Small businesses have faced unprecedented challenges in 2020. As the COVID-19 pandemic wore on throughout the year, small businesses continued to confront the economic fallout wrought by the virus.

Though many businesses managed to hang on as the pandemic continued through spring, summer and fall, such businesses need their communities to continue to help them stay afloat.

Consumers have not been immune to the economic fallout of the COVID-19 pandemic. As consumers loosen their purse strings and begin spending more during the holiday season, they can embrace some unique ways to help small businesses in their community.

• Support struggling local businesses. Consumers may not typically give much thought to whether a local business  is struggling before spending their money, but doing so can help small businesses that have had an especially difficult time during the pandemic. 

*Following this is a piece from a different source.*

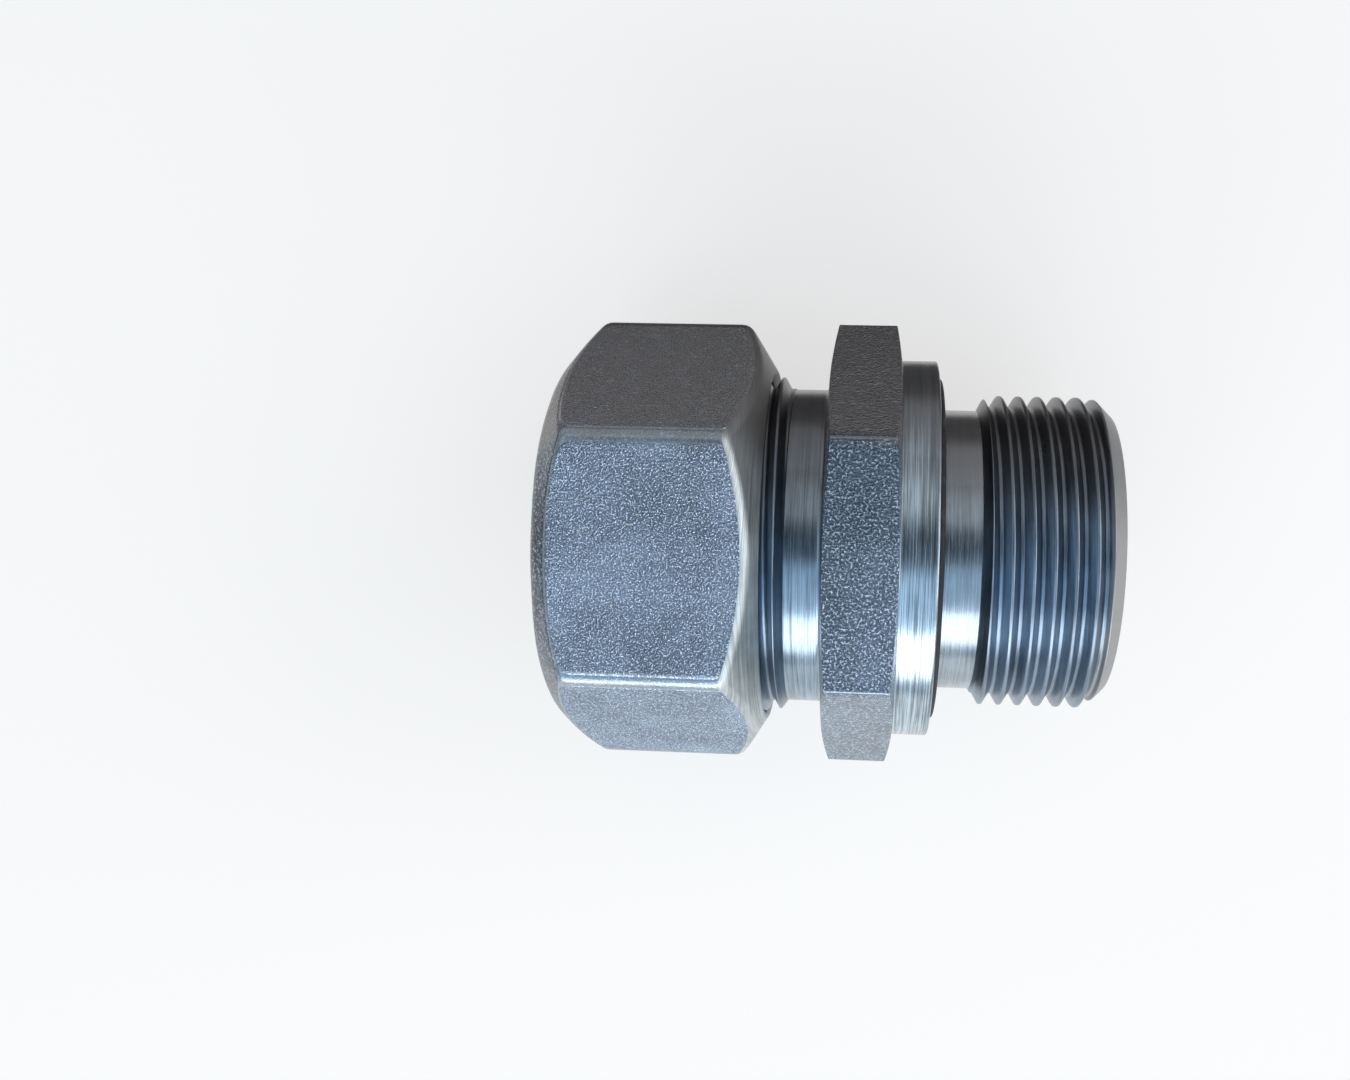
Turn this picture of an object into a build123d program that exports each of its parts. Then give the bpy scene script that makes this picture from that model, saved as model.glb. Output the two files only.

Sales in the clothing and accessory and food services and drinking places industries were still down nearly 20 percent in July 2020. Supporting locally owned businesses in these industries can infuse some much-needed cash into their operations.

• Think twice before buying from big box online retailers. Amazon has become such a go-to consumer resource that many shoppers forget they can comparison shop right on Amazon.com

• Purchase gift cards. Pandemic-related restrictions have been lifted in many places, but that doesn’t necessarily mean consumers are confident enough to visit their favorite stores and restaurants in person. Gift cards can be a great way to support local businesses even if you’re still hesitant to patronize them in person.

Small businesses continue to face an uphill battle as they confront the economic fallout of the pandemic. Consumers are encouraged to show their support for locally owned businesses in their communities this holiday season…and always.